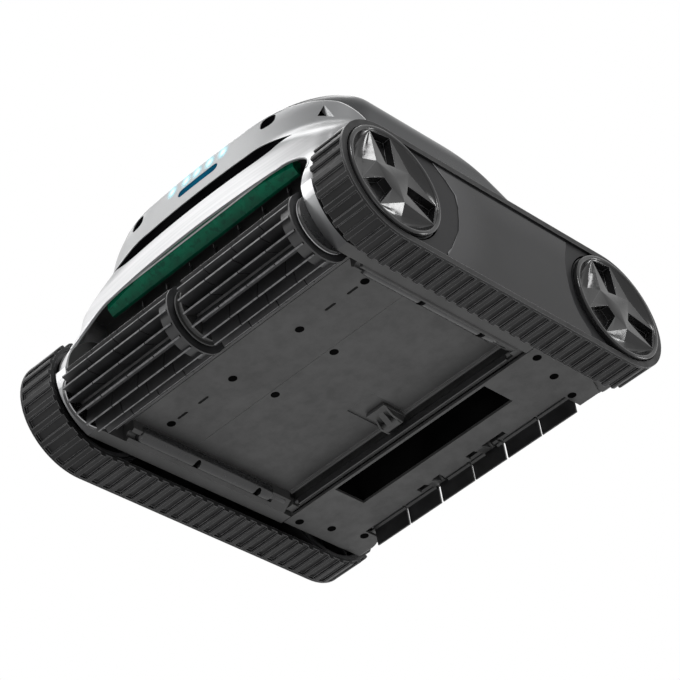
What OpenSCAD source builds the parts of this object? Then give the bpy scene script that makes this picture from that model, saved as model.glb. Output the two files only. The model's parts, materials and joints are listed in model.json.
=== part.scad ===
// Tracked cordless pool cleaner, modelled as an assembly.
// Frame: -Y is the front (brush and light bar), +X is the cleaner's left, +Z is up,
// z = 0 is the floor under the tread lugs and y = 0 is midway between the wheel axles.

/* [Tracks] */
// Distance between the front and rear wheel axles
wheelbase = 294.4; // [280:1:310]
// Radius from a wheel axle to the tips of the tread lugs
tread_r = 62.2; // [60:0.2:64]
// Height of a tread lug
lug_h = 3; // [2:0.1:3.6]
// Width of a tread lug along the belt
lug_w = 6.2; // [5:0.1:7.5]
// Number of lugs round a belt
lug_count = 69; // [60:1:74]
// Thickness of the belt under its lugs
belt_t = 3.2; // [2.4:0.1:3.4]
// Width of a belt
belt_w = 38; // [34:0.5:42]
// Overall width across both belts
track_width = 409.8; // [400:0.2:420]
// Width of the plain rim along the belt's outer edge
belt_rim = 2.4; // [1.5:0.1:4]

/* [Wheels] */
// Running gap between a wheel drum and its belt
drum_gap = 0.3; // [0.2:0.05:0.5]
// Thickness of the wheel rim
rim_t = 3.6; // [3:0.1:5]
// Radius of an axle
axle_r = 6; // [5:0.1:7]
// Radial running clearance of every shaft in its bore
run_gap = 0.05; // [0.03:0.01:0.08]
// How far the hub cap stands out beyond the belt
cap_proud = 3.6; // [2:0.1:5]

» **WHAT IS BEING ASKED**
From the listing above, reproduce all the lines exactly.

» **IN RESPONSE**
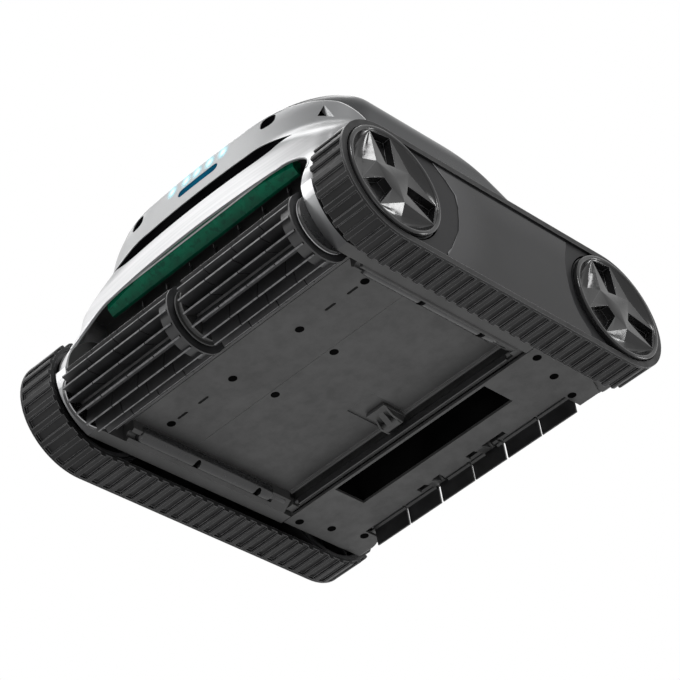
What OpenSCAD source builds the parts of this object? Then give the bpy scene script that makes this picture from that model, saved as model.glb. Output the two files only. The model's parts, materials and joints are listed in model.json.
=== part.scad ===
// Tracked cordless pool cleaner, modelled as an assembly.
// Frame: -Y is the front (brush and light bar), +X is the cleaner's left, +Z is up,
// z = 0 is the floor under the tread lugs and y = 0 is midway between the wheel axles.

/* [Tracks] */
// Distance between the front and rear wheel axles
wheelbase = 294.4; // [280:1:310]
// Radius from a wheel axle to the tips of the tread lugs
tread_r = 62.2; // [60:0.2:64]
// Height of a tread lug
lug_h = 3; // [2:0.1:3.6]
// Width of a tread lug along the belt
lug_w = 6.2; // [5:0.1:7.5]
// Number of lugs round a belt
lug_count = 69; // [60:1:74]
// Thickness of the belt under its lugs
belt_t = 3.2; // [2.4:0.1:3.4]
// Width of a belt
belt_w = 38; // [34:0.5:42]
// Overall width across both belts
track_width = 409.8; // [400:0.2:420]
// Width of the plain rim along the belt's outer edge
belt_rim = 2.4; // [1.5:0.1:4]

/* [Wheels] */
// Running gap between a wheel drum and its belt
drum_gap = 0.3; // [0.2:0.05:0.5]
// Thickness of the wheel rim
rim_t = 3.6; // [3:0.1:5]
// Radius of an axle
axle_r = 6; // [5:0.1:7]
// Radial running clearance of every shaft in its bore
run_gap = 0.05; // [0.03:0.01:0.08]
// How far the hub cap stands out beyond the belt
cap_proud = 3.6; // [2:0.1:5]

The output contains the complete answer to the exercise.